Different Elements But One Great Flavour

This Com Suon Nuong Recipe has three parts to it – pork chop, potatoes and water spinach (kangkong). You can cook your preferred rice and make sunny-side up eggs as per normal. And then assemble the dish when the rest of the elements are ready.

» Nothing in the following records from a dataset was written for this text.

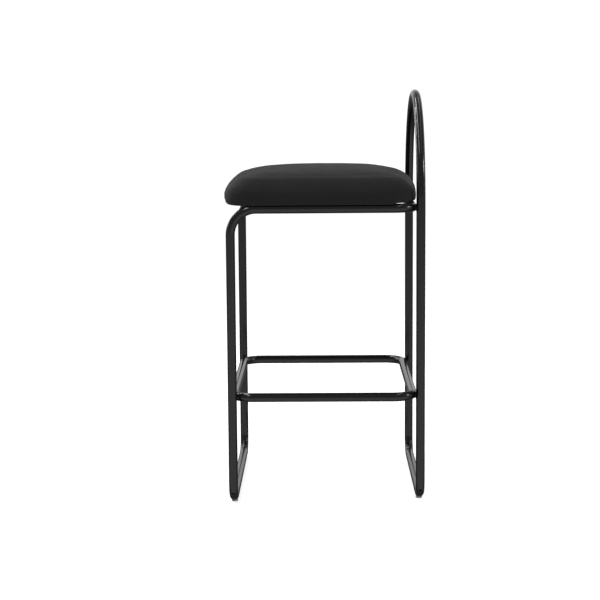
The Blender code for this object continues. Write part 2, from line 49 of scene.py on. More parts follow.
# ---- Sizes, in metres, and places read from the frame ----
TUBE_RADIUS = 9.0 * MM
TUBE_WALL = 1.5 * MM
FLOOR_BEND = 36 * MM
TOP_BEND = 50 * MM
CORNER_BEND = 40 * MM
CAD_FLAT = TUBE_RADIUS * math.cos(math.pi / 16)   # the CAD tubes have sixteen flats
JOINT_GAP = 0.3 * MM

low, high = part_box("front_frame_tube")
FRONT_X = low.x + CAD_FLAT
SEAT_REAR_X = high.x - CAD_FLAT
SIDE_Y = high.y - CAD_FLAT
FLOOR_Z = low.z + CAD_FLAT
SEAT_Z = high.z - CAD_FLAT
low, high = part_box("rear_arch_tube")
REAR_X = (low.x + high.x) / 2
REAR_Y = high.y - CAD_FLAT
ARCH_Z = high.z - CAD_FLAT
low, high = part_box("footrest_ring")
RING_FRONT_X = low.x + CAD_FLAT
RING_REAR_X = high.x - CAD_FLAT
RING_Z = (low.z + high.z) / 2
CORNERS = ("front_left", "front_right", "rear_left", "rear_right")


# ---- Shading helpers ----
def plug(links, socket, value):
    """Link an input to an output, or set it to a plain value; a colour may leave out its alpha."""
    if isinstance(value, bpy.types.NodeSocket):
        links.new(value, socket)
    elif isinstance(value, tuple) and len(value) < len(socket.default_value):
        socket.default_value = (*value, 1.0)
    else:
        socket.default_value = value


def add_node(tree, kind, operation=None, **values):
    """A new node, its inputs linked or set by name, or by number as i0, i1 and so on."""
    node = tree.nodes.new(kind)
    if operation:
        node.operation = operation
    for name, value in values.items():
        index = int(name[1:]) if name[0] == "i" and name[1:].isdigit() else name
        plug(tree.links, node.inputs[index], value)
    return node


class Shader:
    """A Principled material under construction, with its node tree at hand."""

    def __init__(self, name, roughness=0.5, metallic=0.0):
        self.material = bpy.data.materials.new(name)
        self.material.use_nodes = True
        self.tree = self.material.node_tree
        self.bsdf = self.tree.nodes["Principled BSDF"]
        self.feed("Roughness", roughness)
        self.feed("Metallic", metallic)
        self.coordinate = self.add("ShaderNodeTexCoord")
        self.place = self.coordinate.outputs["Object"]

    def add(self, kind, operation=None, **values):
        return add_node(self.tree, kind, operation, **values)

    def feed(self, name, value):
        """Link or set one input of the Principled shader."""
        plug(self.tree.links, self.bsdf.inputs[name], value)

    def noise(self, scale, detail=4.0, roughness=0.5, stretch=None):
        """A noise pattern, its scale in cycles a metre, optionally stretched along the axes."""
        place = self.place
        if stretch:
            place = self.add("ShaderNodeMapping", Vector=place, Scale=stretch).outputs["Vector"]
        texture = self.add("ShaderNodeTexNoise", Vector=place, Scale=scale, Detail=detail,
                           Roughness=roughness)
        return texture.outputs["Fac"]

    def wave(self, direction, period):
        """Even bands along one axis; at a scale of 1 the texture's own lie pi / 10 apart."""
        texture = self.add("ShaderNodeTexWave", Vector=self.place, Scale=math.pi / 10 / period)
        texture.bands_direction = direction
        return texture.outputs["Fac"]

    def math(self, operation, *values):
        sockets = {f"i{index}": value for index, value in enumerate(values)}
        return self.add("ShaderNodeMath", operation, **sockets).outputs[0]

    def ramp(self, fac, stops):
        """Colours or greys at positions along a factor."""
        node = self.add("ShaderNodeValToRGB", Fac=fac)
        elements = node.color_ramp.elements
        while len(elements) < len(stops):
            elements.new(0.5)
        for element, (position, color) in zip(elements, stops):
            element.position = position
            color = (color,) * 3 if isinstance(color, (int, float)) else color
            element.color = (*color, 1.0)
        return node.outputs["Color"]

    def mix(self, fac, first, second):
        node = self.add("ShaderNodeMix")
        node.data_type = "RGBA"
        for name, value in (("Factor", fac), ("A", first), ("B", second)):
            plug(self.tree.links, node.inputs[name], value)
        return node.outputs["Result"]

    def bump(self, height, distance, strength=1.0, under=None):
        """Relief on the surface, laid over an earlier bump where one is given."""
        node = self.add("ShaderNodeBump", Strength=strength, Distance=distance, Height=height)
        if under is not None:
            plug(self.tree.links, node.inputs["Normal"], under)
        self.feed("Normal", node.outputs["Normal"])
        return node.outputs["Normal"]


def powder_coat(name, shade=1.0):
    """Satin black powder coat: fine orange peel, faint cloudiness and scattered paler specks."""
    shader = Shader(name, roughness=0.2)
    cloud = shader.noise(14, detail=5)
    # The shade factor scales every colour of the coat; below 1 it darkens the coat as painted shade.
    base = shader.ramp(cloud, [(0.3, (0.0085 * shade, 0.0083 * shade, 0.0080 * shade)),
                               (0.7, (0.0115 * shade, 0.0112 * shade, 0.0108 * shade))])
    speck = shader.noise(2600, detail=1)
    specks = shader.ramp(speck, [(0.70, 0.0), (0.78, 1.0)])
    base = shader.mix(specks, base, (0.026 * shade, 0.025 * shade, 0.024 * shade))
    shader.feed("Base Color", base)
    haze = shader.noise(35, detail=6, roughness=0.6)
    shader.feed("Roughness", shader.ramp(haze, [(0.25, 0.13), (0.75, 0.19)]))
    peel = shader.noise(750, detail=2)
    wave = shader.bump(peel, 0.015 * MM, 0.25)
    shader.bump(shader.noise(2200, detail=2), 0.005 * MM, 0.25, under=wave)
    return shader.material


COAT = powder_coat("satin_black_coat")
# The weld beads get a copy of the coat darkened to 92%: painted shade for their hollow fillets.
SHADED_WELD_COAT = powder_coat("weld_coat", shade=0.92)


# ---- Mesh helpers ----
def add_piece(name, mesh, material, replaced=(), smooth=True):
    """Put a finished mesh in the scene, riding on the stool."""
    if smooth:
        mesh.shade_smooth()
        mesh.set_sharp_from_angle(angle=math.radians(40))
    mesh.materials.clear()
    mesh.materials.append(material)
    piece = bpy.data.objects.new(name, mesh)
    bpy.context.scene.collection.objects.link(piece)
    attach(piece, "root")
    if replaced:
        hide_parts(*replaced)
    return piece


def finish_mesh(name, build, outward=True):
    if outward:
        bmesh.ops.recalc_face_normals(build, faces=build.faces)
    mesh = bpy.data.meshes.new(name)
    build.to_mesh(mesh)
    build.free()
    return mesh


def bridge(build, first, second, turn=0):
    sides = len(first)
    for corner in range(sides):
        after = (corner + 1) % sides
        build.faces.new((first[corner], first[after],
                         second[(after + turn) % sides], second[(corner + turn) % sides]))


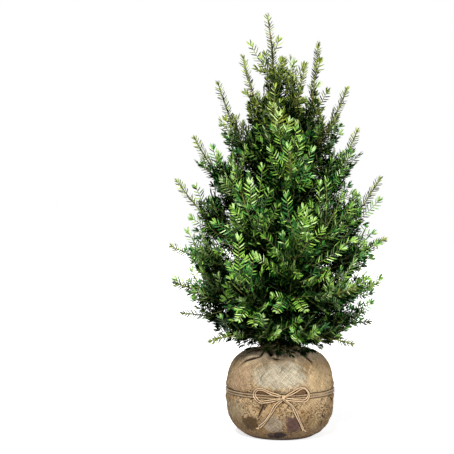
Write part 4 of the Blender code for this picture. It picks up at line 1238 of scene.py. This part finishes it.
# The strongest young shoots, which give the crown its spiky outline and its bright front: foot and tip in
# millimetres, and how much younger their needles are. Each starts on the limb that lies nearest its foot.
LEADING_SHOOTS = [
    ((-26, 0, 1072), (-5, 0, 1109), -0.1), ((-55, -10, 1006), (-83, -30, 1090), -0.1),
    ((-18, 0, 996), (-53, 30, 1063), -0.1), ((-12, 0, 985), (1, -20, 1047), -0.1),
    ((-6, 0, 968), (37, -30, 1042), -0.1), ((2, 0, 943), (66, -10, 1036), -0.1),
    ((103, 30, 1018), (113, 20, 1053), -0.3), ((20, -20, 899), (52, -50, 962), -0.3),
    ((106, 0, 889), (128, -40, 960), -0.5), ((-113, 0, 819), (-154, -20, 885), -0.5),
    ((-47, -20, 837), (-81, -60, 907), -0.3), ((13, -60, 806), (21, -100, 871), 1.2),
    ((-3, -50, 823), (-10, -90, 891), 1.4), ((-130, 0, 704), (-189, -40, 802), -0.2),
    ((-105, 20, 756), (-147, 40, 822), -0.5), ((124, -20, 703), (196, -40, 791), -0.3),
    ((113, -50, 663), (160, -100, 730), -0.4), ((-158, -20, 608), (-235, -60, 693), -0.3),
    ((147, -40, 591), (206, -80, 670), -0.4), ((189, -10, 566), (275, -20, 658), -0.4),
    ((127, 40, 637), (183, 60, 706), -0.6), ((-175, -20, 546), (-248, -50, 608), -0.4),
    ((-181, 20, 506), (-261, 40, 570), -0.5), ((-191, -50, 480), (-262, -90, 523), -0.4),
    ((179, -30, 480), (266, -60, 536), -0.5), ((183, 30, 512), (268, 50, 566), -0.5),
    ((194, -20, 401), (273, -50, 442), -0.5), ((169, -40, 358), (243, -90, 378), -0.5),
    ((-209, -20, 404), (-292, -40, 438), -0.5), ((-164, -40, 369), (-240, -80, 384), -0.5),
    ((-80, -130, 580), (-89, -170, 702), 2.0), ((-43, -150, 548), (-52, -180, 622), 1.0),
    ((43, -140, 532), (76, -190, 601), 1.3), ((12, -170, 416), (-6, -210, 481), 1.4),
    ((-38, -160, 442), (-69, -210, 502), 1.3), ((5, -140, 489), (-5, -180, 562), 1.0),
    ((-91, -150, 548), (-134, -190, 633), 1.0), ((-83, -160, 479), (-119, -200, 554), 1.0),
    ((28, -120, 558), (55, -160, 633), 0.8), ((-9, -110, 602), (-33, -150, 671), 0.8),
    ((-7, -170, 389), (-24, -250, 366), 0.7), ((38, -170, 387), (52, -240, 366), 0.7),
    ((-89, -160, 367), (-121, -230, 342), 0.7), ((-57, -160, 351), (-80, -240, 329), 0.6),
    ((-6, -150, 340), (-15, -230, 305), 0.7), ((19, -140, 328), (24, -220, 289), 0.7),
    ((61, -150, 348), (81, -230, 318), 0.6), ((30, 150, 480), (45, 225, 560), 1.0),
    ((-70, 140, 560), (-85, 200, 650), 1.0), ((80, 120, 600), (95, 180, 690), 1.0),
    ((-20, 110, 700), (-30, 160, 790), 1.0), ((-110, 130, 420), (-150, 195, 480), 0.8),
    ((120, 130, 400), (160, 195, 460), 0.8),
]
# More such shoots all over the crown, outer and inner ones: their number, where they start and end as
# shares of the body's radius, and how much younger they are. Then how far they climb at heights.
STRONG_SHOOTS = [(260, 0.62, 0.90, 1.07, -1.3, 0.4), (170, 0.22, 0.60, 0.86, -1.6, -0.4)]
STRONG_HEIGHTS, STRONG_CLIMBS = [0.30, 0.38, 0.46, 0.60], [-0.015, 0.020, 0.055, 0.085]
# How much younger the needles of these limbs are than those of the others
YOUNG_LIMBS = {"front_crest": 1.6, "front_fork": 1.3, "front_top": 0.8, "front_left_high": 0.4,
               "front_right_high": 0.2, "left_top": -0.1, "leader": -0.2, "back_shoulder": 0.8,
               "back_high_left": 0.4}
OTHER_LIMBS = -0.5
# Needles of the lowest shoots hang over the mouth of the wrapping: compass angle, reach and tip height
HANGING_SHOOTS = [(-80, 0.130, 0.238), (-66, 0.128, 0.241), (-95, 0.124, 0.245), (-50, 0.125, 0.247),
                  (-82, 0.112, 0.246), (-58, 0.120, 0.247), (-112, 0.108, 0.252), (-140, 0.118, 0.250),
                  (-30, 0.120, 0.250), (0, 0.112, 0.252), (30, 0.118, 0.248), (64, 0.110, 0.250),
                  (95, 0.118, 0.247), (128, 0.112, 0.252), (165, 0.116, 0.249), (195, 0.112, 0.252)]


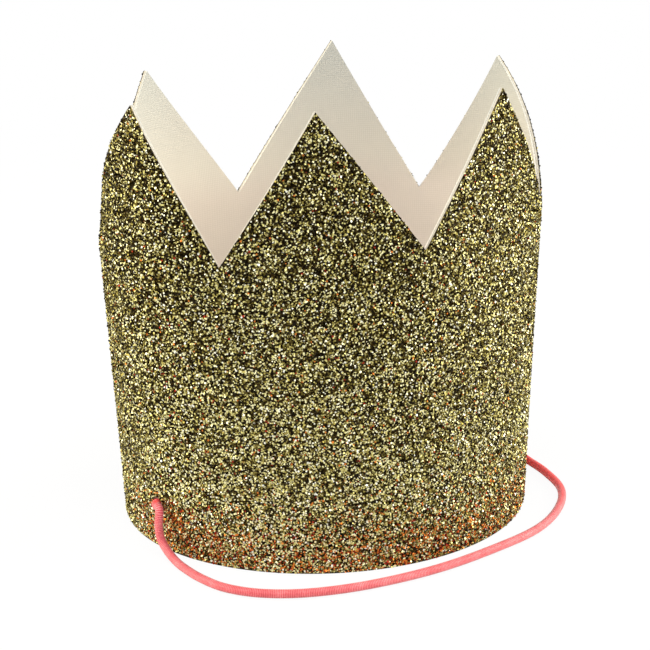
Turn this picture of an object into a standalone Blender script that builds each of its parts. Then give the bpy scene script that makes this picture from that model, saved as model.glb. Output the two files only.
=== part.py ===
"""A small party crown: a strip of glitter cloth rolled into an oval tube with six
points, and the round chin elastic that is knotted through a hole at each side.

Metres, +Z up. The crown stands on the plane z = 0. The X axis runs from one elastic
hole to the other, and the wearer looks along -Y. The holes' common centre line is the
axis that the elastic swings about.
"""
import math

import bmesh
import bpy
import numpy as np
from mathutils import Matrix, Vector
from mathutils.geometry import interpolate_bezier

# The rolled strip: two ovals give the wall its flare, and the cloth is cut in points.
BASE_HALF_LENGTH = 0.0538
BASE_HALF_BREADTH = 0.0490
UPPER_HALF_LENGTH = 0.0606
UPPER_HALF_BREADTH = 0.0385
UPPER_OVAL_HEIGHT = 0.075
OVAL_TURN = math.radians(-10.5)
CROWN_HEIGHT = 0.1130
VALLEY_HEIGHT = 0.0758
POINT_SHIFT = -0.0046

# The points are cut by hand, so each one differs a little from the next. For each
# point in turn, from the left hole by way of the front: how far its tip stands above
# the common height, how far it leans outwards, and how far the valley after it stands
# above the common valley height.
POINT_CUTS = (
    (0.0001, -0.0059, 0.0005),
    (0.0000, 0.0029, 0.0008),
    (-0.0008, 0.0008, -0.0002),
    (-0.0008, -0.0068, -0.0026),
    (0.0020, 0.0021, -0.0005),
    (-0.0003, 0.0042, 0.0015),
)

# The cloth's three layers, from the outside inwards.
GLITTER_THICKNESS = 0.00035
CORE_THICKNESS = 0.00035
BACKING_THICKNESS = 0.00025
LAYER_GAP = 0.0002
SKIN_LIFT = 0.0003
TRIM_ALLOWANCE = 0.001

# The glued seam, at the valley before the point over the left hole.
SEAM_OVERLAP = 0.010
SEAM_RUN_IN = 0.030
GLUE_THICKNESS = 0.0002
GLUE_MARGIN = 0.001

# The elastic, its holes and its knots.
CORD_DIAMETER = 0.0022
HOLE_HEIGHT = 0.0121
HOLE_CLEARANCE = 0.0005
TOUCH_GAP = 0.0003
KNOT_DIAMETER = 0.0064
KNOT_LENGTH = 0.0056
TAIL_LENGTH = 0.0060
HOLE_TO_BEND = 0.0004

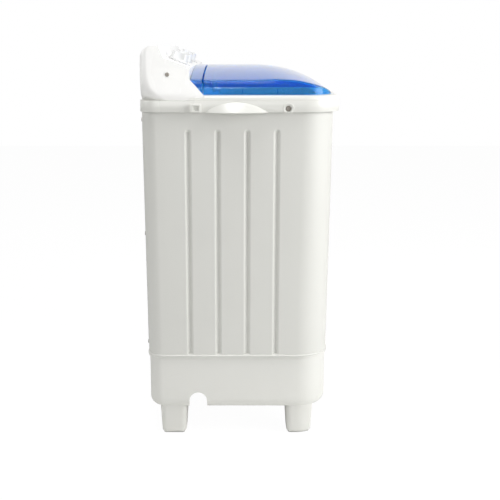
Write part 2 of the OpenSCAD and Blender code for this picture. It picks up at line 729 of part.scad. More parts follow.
// Wash tub with its overflow, lint filter and drain
tub_r = 50;
function tub_plan(d) = outline(wash_x0 + d, wash_x1 - d, wash_y0 + d, wash_y1 - d, tub_r - d, tub_r - d);
z_wash_floor = z_under - wash_deep;
z_wash_bottom = z_wash_floor - wall;
seal_r = 16;
overflow_r = 17;
drain_x = wash_x0 + 48;
drain_y = wash_y1 - overflow_r - 1;
overflow_top = z_under - 80;
filter_w = 90;
filter_z0 = z_wash_floor + 170;
filter_z1 = z_wash_floor + 330;
rail_t = 12;
module wash_tub() {
  color(white) difference() {
    union() {
      slab(tub_plan(-wall), z_wash_bottom, z_under);
      slab(tub_plan(-wall - 5), z_under - 3, z_under);
    }
    slab(tub_plan(0), z_wash_floor, z_under + 1);
    translate([wash_x, wash_y, z_wash_bottom - 1]) cylinder(r = seal_r, h = wall + 2);
    translate([drain_x, drain_y, z_wash_bottom - 1]) cylinder(r = 11, h = wall + 2);
  }
}
module overflow_pipe() {
  color(pale_grey) translate([drain_x, drain_y, 0]) ring(overflow_r, overflow_r - 3, z_wash_floor, overflow_top);
}
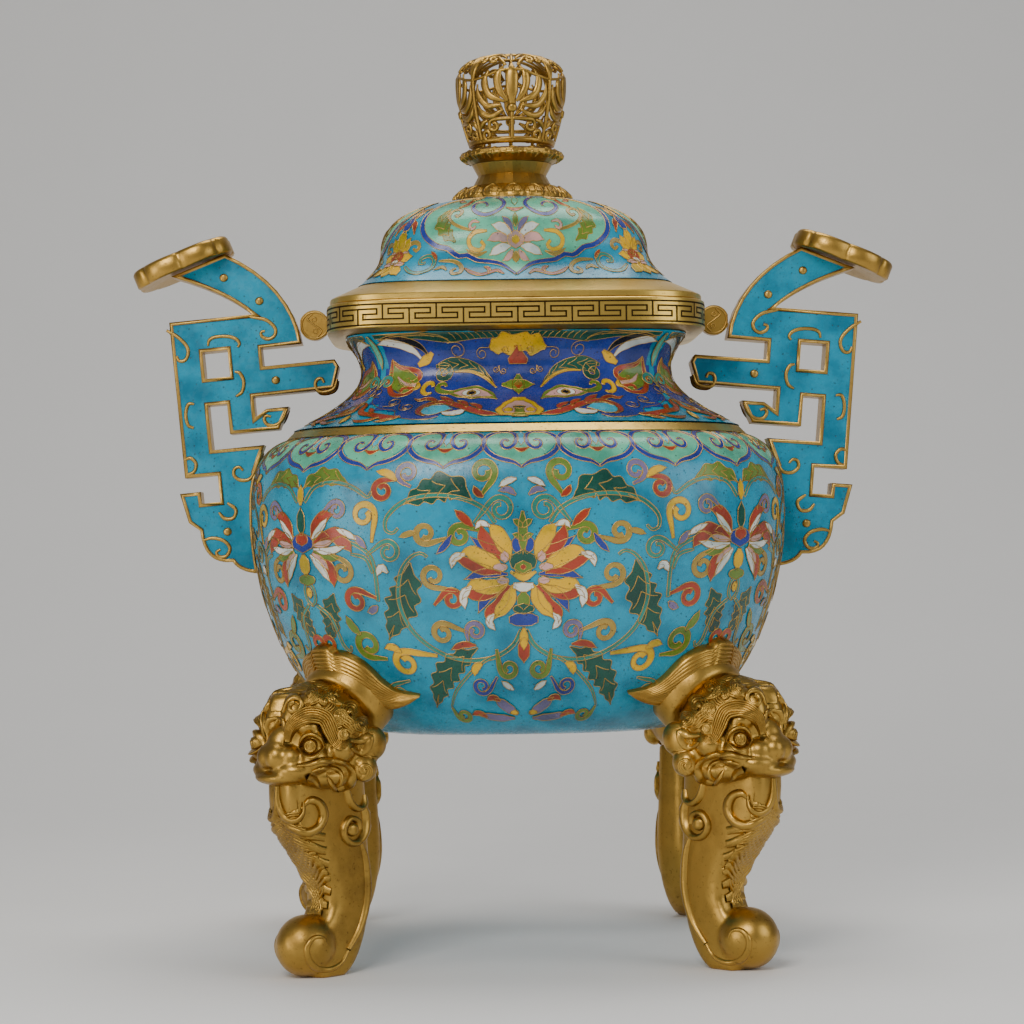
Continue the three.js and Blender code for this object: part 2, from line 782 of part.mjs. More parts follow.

I made the pork chops in the same way as my Bun Cha Recipe, using caramel sauce for the marinade. Gotta stick with the Vietnamese-style of cooking. 😉

Enjoy this Com Suon Nuong recipe!

Com Suon Nuong Recipe
4
  • 4 portions of cooked rice
  • 4 sunny-side up eggs
  • 600g pork chops (4 pcs)
  • 4 cloves garlic, peeled & minced
  • 4 shallots, peeled & minced
  • 2 tsp fish sauce
  • 2 tbsp oyster sauce
  • 3 tbsp sugar
  • 6 tbsp hot water
For the braised potatoes:
  • 600g russet potatoes, peeled & sliced
  • 4 shallots, peeled & finely chopped
  • 3 cloves garlic, peeled & minced
  • 2 tbsp tau cheo (fermented soy beans)
  • 1 tbsp palm sugar
  • 1/2 tsp dark soy sauce
  • 2 cups water
  • 1 tsp olive oil
For the kangkong/water spinach:
  • 400g kangkong/water spinach
  • 3 cloves garlic, peeled & minced
  • 1 tsp olive oil
  • 1 tsp light soy sauce
  • small pinch of sugar

Pork chops

To prepare the caramel sauce for the meat, melt sugar in a non-stick frying pan on low heat. Heat till the sugar mixture turns medium brown. Add hot water and continue to cook till you get a syrupy consistency. Transfer the caramel sauce to a small bowl and set aside to cool slightly.
Add garlic, shallots, fish sauce, oyster sauce and caramel sauce (from Step 1) to the pork chops. Coat them thoroughly and leave in fridge to marinate for at least 2 hours.
Grease the grill pan with oil and heat it up.
Transfer the pork chops onto the pan and grill till the meat caramelises and turns slightly charred on both sides.

Braised potatoes

Heat oil in pan and saute shallots and garlic till fragrant.
Add tau cheo and palm sugar and stir till the sugar completely dissolves.
Add the potatoes, water and dark soy sauce. Bring to a boil.
Reduce heat and simmer for 20 minutes.

Water spinach

Heat oil in pan and saute the garlic till fragrant.
Add the kangkong and briefly stir fry till tender.
Season with light soy sauce and sugar.
Serve the pork chops with rice, sunny-side up egg, braised potatoes and water spinach.